(CAD and scene scripts)
━━━━━━━━━━━━━━━━━━━━━━━━━━━━━━

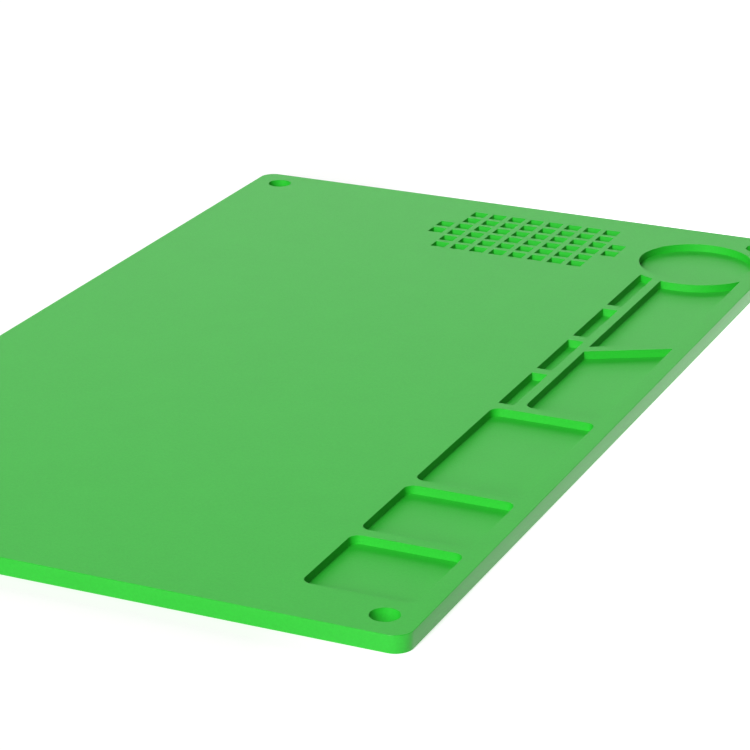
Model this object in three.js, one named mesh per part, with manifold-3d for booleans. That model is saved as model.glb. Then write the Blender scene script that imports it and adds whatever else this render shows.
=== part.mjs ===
// Parts sorting mat: one flat silicone moulding with a column of shallow pockets along its right side,
// a round dish near the far right corner and a field of small square cells beside the dish.
// Millimetres. X runs across the mat, Y along it towards the dish end, Z up. The underside is Z = 0 and
// the origin lies under the middle. Each mesh is one stretch of the moulding: the mat bends at the lines
// between the stretches.

import * as THREE from 'three';
import { mergeVertices } from 'three/addons/utils/BufferGeometryUtils.js';
import Module from 'manifold-3d';

const wasm = await Module();
wasm.setup();

// The moulding. Plan positions are measured from its near left corner: u across, v along.
const WIDTH = 200;
const LENGTH = 329.3;
const THICKNESS = 5;
const CORNER_RADIUS = 5;
const HOLE_DIAMETER = 8;
const HOLE_INSET = 10;

// All recesses are equally deep, with upright walls and a flat floor.
const RECESS_DEPTH = 2.5;
const FLOOR = THICKNESS - RECESS_DEPTH;
const RIB = 4;

// Pocket column: two square pockets, then a long one, counted from the near edge.
const COLUMN_LEFT = 162.6;
const COLUMN_WIDTH = 32;
const COLUMN_START = 18.7;
const POCKET_LENGTHS = [32, 32, 58];
const POCKET_RADIUS = 3;

// Behind the pockets the column divides into a row of narrow slots and two trays.
const SLOT_WIDTH = 5;
const SLOT_LENGTH = 27;
const SLOT_COUNT = 4;
const SLOT_TRAY_RIB = 3.1;
const TRAY_WIDTH = 24;
const NEAR_TRAY_LENGTH = 50;
const DIVIDER_ANGLE = THREE.MathUtils.degToRad(29.2);

// Dish, and the wall left between it and the slot and tray that end against it.
const DISH_U = 175.5;
const DISH_V = 297.1;
const DISH_RADIUS = 19;
const DISH_WALL = 4;

// Cell field: six rows of eight, and one cell more at each end of the two middle rows.
const CELL = 5;
const CELL_PITCH = 7;
const CELL_COLUMNS = 8;
const CELL_ROWS = 6;
const WIDE_ROWS = [2, 3];
const FIELD_LEFT = 87.6;
const FIELD_NEAR = 277.1;

// Bending lines across the mat, most of them in the ribs between pockets.
const BEND_LINES = [52.7, 88.7, 150.7, 181.7, 212.7, 243.7, 270];
const BEND_GAP = 0.3;

// Arc steps: a quarter turn of a corner, and half a turn of a circle.
const CORNER_STEPS = 4;
const CIRCLE_STEPS = 16;
const DISH_STEPS = 36;

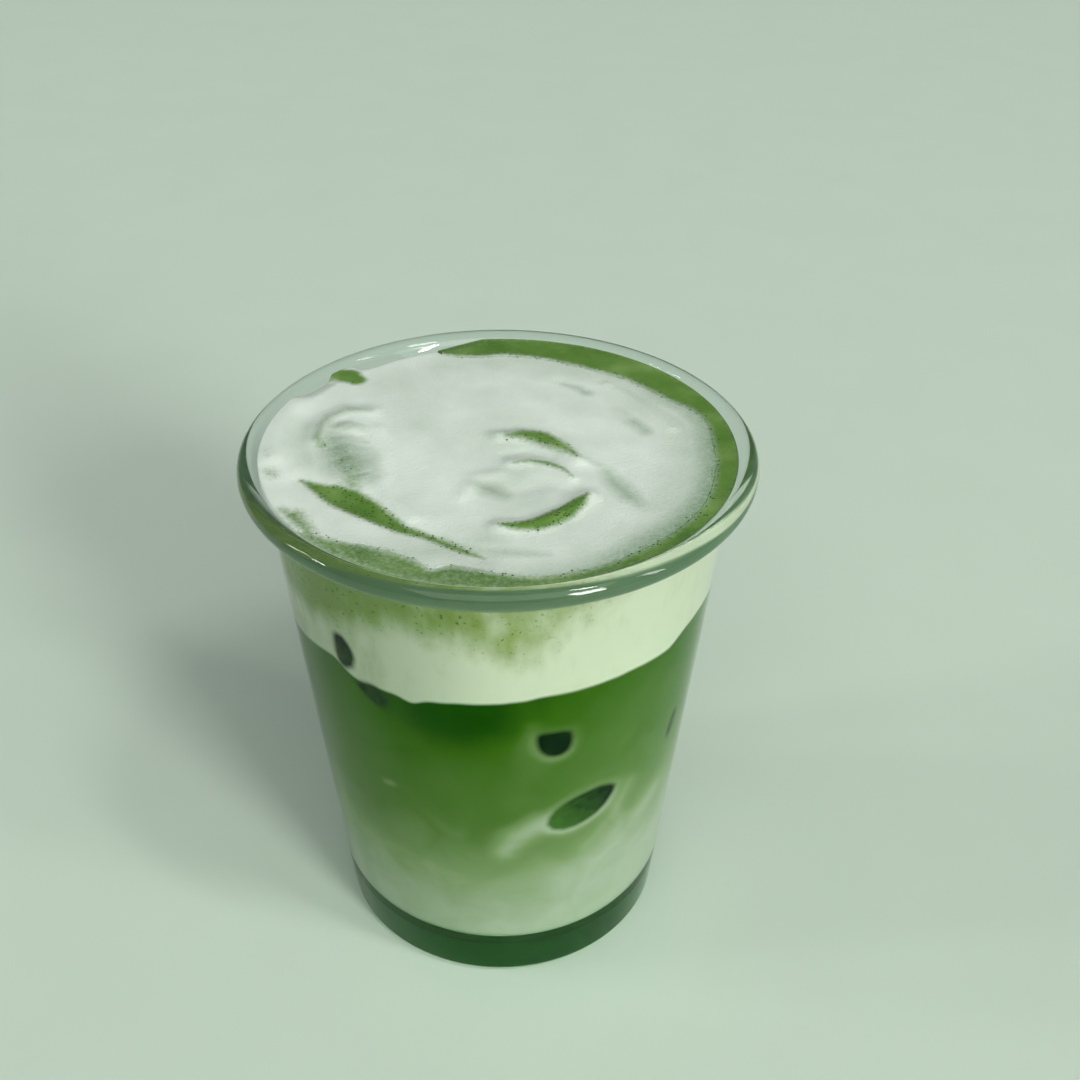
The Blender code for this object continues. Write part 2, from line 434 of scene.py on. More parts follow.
@dataclass(frozen=True)
class FoamFinish:
    """Whipped milk foam with tea froth in it: satin white, and green with dark bubble pits at its edges."""

    name: str
    white: str = "eef5ee"
    hollow_white: str = "cad6ca"
    haze: str = "8ca38a"
    froth: str = "5e8338"
    froth_dark: str = "4b7427"
    froth_pale: str = "779852"
    # Bubble pits: the tea in them, darkened with painted shade.
    pit: str = "2b4f17"
    mottle_size: float = 8 * MM
    edge_size: float = 0.7 * MM
    pit_size: float = 0.6 * MM
    grain_size: float = 0.5 * MM
    roughness: float = 0.55
    specular: float = 0.3
    scattering: float = 0.2
    scatter_depth: float = 1.2 * MM

    def make(self) -> bpy.types.Material:
        """Makes the material from the piece's froth, haze and pit masks and bubble-sized noise."""
        material, tree, shader = new_material(self.name)
        # Foam is satin and lit from within, with a fine grain. Its pits are drawn coarser than real bubbles.
        place = add_node(tree, "ShaderNodeTexCoord").outputs["Object"]
        froth = add_node(tree, "ShaderNodeAttribute", {"attribute_name": Mask.FROTH.value})
        haze = add_node(tree, "ShaderNodeAttribute", {"attribute_name": Mask.HAZE.value})
        mottle = add_node(
            tree, "ShaderNodeTexNoise", values={"Scale": 1 / self.mottle_size, "Detail": 3.0},
            links={"Vector": place},
        )
        edge = add_node(
            tree, "ShaderNodeTexNoise", values={"Scale": 1 / self.edge_size, "Detail": 4.0, "Roughness": 0.65},
            links={"Vector": place},
        )
        ragged = add_node(
            tree, "ShaderNodeMath", {"operation": "MULTIPLY_ADD"}, values={1: 0.64, 2: -0.32},
            links={0: edge.outputs["Fac"]},
        )
        broken = add_node(
            tree, "ShaderNodeMath", {"operation": "ADD"}, links={0: froth.outputs["Fac"], 1: ragged.outputs[0]}
        )
        froth_share = add_node(
            tree, "ShaderNodeMapRange", {"interpolation_type": "SMOOTHSTEP"},
            values={"From Min": 0.08, "From Max": 0.94}, links={"Value": broken.outputs[0]},
        )
        white = add_node(
            tree, "ShaderNodeMix", {"data_type": "RGBA"},
            values={6: linear(self.white), 7: linear(self.hollow_white)}, links={0: mottle.outputs["Fac"]},
        )
        thin = add_node(
            tree, "ShaderNodeMath", {"operation": "MULTIPLY_ADD"}, values={1: 0.9, 2: 0.55},
            links={0: edge.outputs["Fac"]},
        )
        uneven = add_node(
            tree, "ShaderNodeMath", {"operation": "MULTIPLY", "use_clamp": True},
            links={0: haze.outputs["Fac"], 1: thin.outputs[0]},
        )
        hazy = add_node(
            tree, "ShaderNodeMix", {"data_type": "RGBA"}, values={7: linear(self.haze)},
            links={0: uneven.outputs[0], 6: white.outputs[2]},
        )
        green = add_node(tree, "ShaderNodeValToRGB", links={"Fac": mottle.outputs["Fac"]})
        ramp = green.color_ramp
        ramp.elements[0].position, ramp.elements[0].color = 0.3, linear(self.froth_dark)
        ramp.elements[1].position, ramp.elements[1].color = 0.75, linear(self.froth_pale)
        middle = ramp.elements.new(0.52)
        middle.color = linear(self.froth)
        colour = add_node(
            tree, "ShaderNodeMix", {"data_type": "RGBA"},
            links={0: froth_share.outputs[0], 6: hazy.outputs[2], 7: green.outputs["Color"]},
        )
        cells = add_node(
            tree, "ShaderNodeTexVoronoi", values={"Scale": 1 / self.pit_size, "Randomness": 1.0},
            links={"Vector": place},
        )
        pit = add_node(
            tree, "ShaderNodeMapRange", {"interpolation_type": "SMOOTHSTEP"},
            values={"From Min": 0.4, "From Max": 0.16}, links={"Value": cells.outputs["Distance"]},
        )
        pits = add_node(tree, "ShaderNodeAttribute", {"attribute_name": Mask.PITS.value})
        patchy = add_node(
            tree, "ShaderNodeMath", {"operation": "MULTIPLY"},
            links={0: pits.outputs["Fac"], 1: mottle.outputs["Fac"]},
        )
        chosen = add_node(
            tree, "ShaderNodeMath", {"operation": "LESS_THAN"},
            links={0: cells.outputs["Color"], 1: patchy.outputs[0]},
        )
        pit_share = add_node(
            tree, "ShaderNodeMath", {"operation": "MULTIPLY"}, links={0: pit.outputs[0], 1: chosen.outputs[0]}
        )
        # Each pit is near-black green: the tea in a broken bubble, with painted shade in its hollow.
        pitted = add_node(
            tree, "ShaderNodeMix", {"data_type": "RGBA"}, values={7: linear(self.pit)},
            links={0: pit_share.outputs[0], 6: colour.outputs[2]},
        )
        tree.links.new(pitted.outputs[2], shader.inputs["Base Color"])
        grain = add_node(
            tree, "ShaderNodeTexNoise", values={"Scale": 1 / self.grain_size, "Detail": 2.0},
            links={"Vector": place},
        )
        height = add_node(
            tree, "ShaderNodeMath", {"operation": "MULTIPLY_ADD"}, values={1: -3.0},
            links={0: pit_share.outputs[0], 2: grain.outputs["Fac"]},
        )
        bump = add_node(
            tree, "ShaderNodeBump", values={"Strength": 0.6, "Distance": 0.2 * MM},
            links={"Height": height.outputs[0]},
        )
        tree.links.new(bump.outputs["Normal"], shader.inputs["Normal"])
        shader.inputs["Roughness"].default_value = self.roughness
        shader.inputs["Specular IOR Level"].default_value = self.specular
        shader.inputs["Subsurface Weight"].default_value = self.scattering
        shader.inputs["Subsurface Radius"].default_value = (1.0, 1.0, 0.7)
        shader.inputs["Subsurface Scale"].default_value = self.scatter_depth
        return material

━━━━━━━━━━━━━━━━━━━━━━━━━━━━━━

• Work instructions:
Reproduce the lines exactly, taking as the first line the one with "The Blender code" and as the last line the one with "scatter_depth: float = 1.2 * MM", and include nothing else.

• Task solution:
The Blender code for this object continues. Write part 2, from line 434 of scene.py on. More parts follow.
@dataclass(frozen=True)
class FoamFinish:
    """Whipped milk foam with tea froth in it: satin white, and green with dark bubble pits at its edges."""

    name: str
    white: str = "eef5ee"
    hollow_white: str = "cad6ca"
    haze: str = "8ca38a"
    froth: str = "5e8338"
    froth_dark: str = "4b7427"
    froth_pale: str = "779852"
    # Bubble pits: the tea in them, darkened with painted shade.
    pit: str = "2b4f17"
    mottle_size: float = 8 * MM
    edge_size: float = 0.7 * MM
    pit_size: float = 0.6 * MM
    grain_size: float = 0.5 * MM
    roughness: float = 0.55
    specular: float = 0.3
    scattering: float = 0.2
    scatter_depth: float = 1.2 * MM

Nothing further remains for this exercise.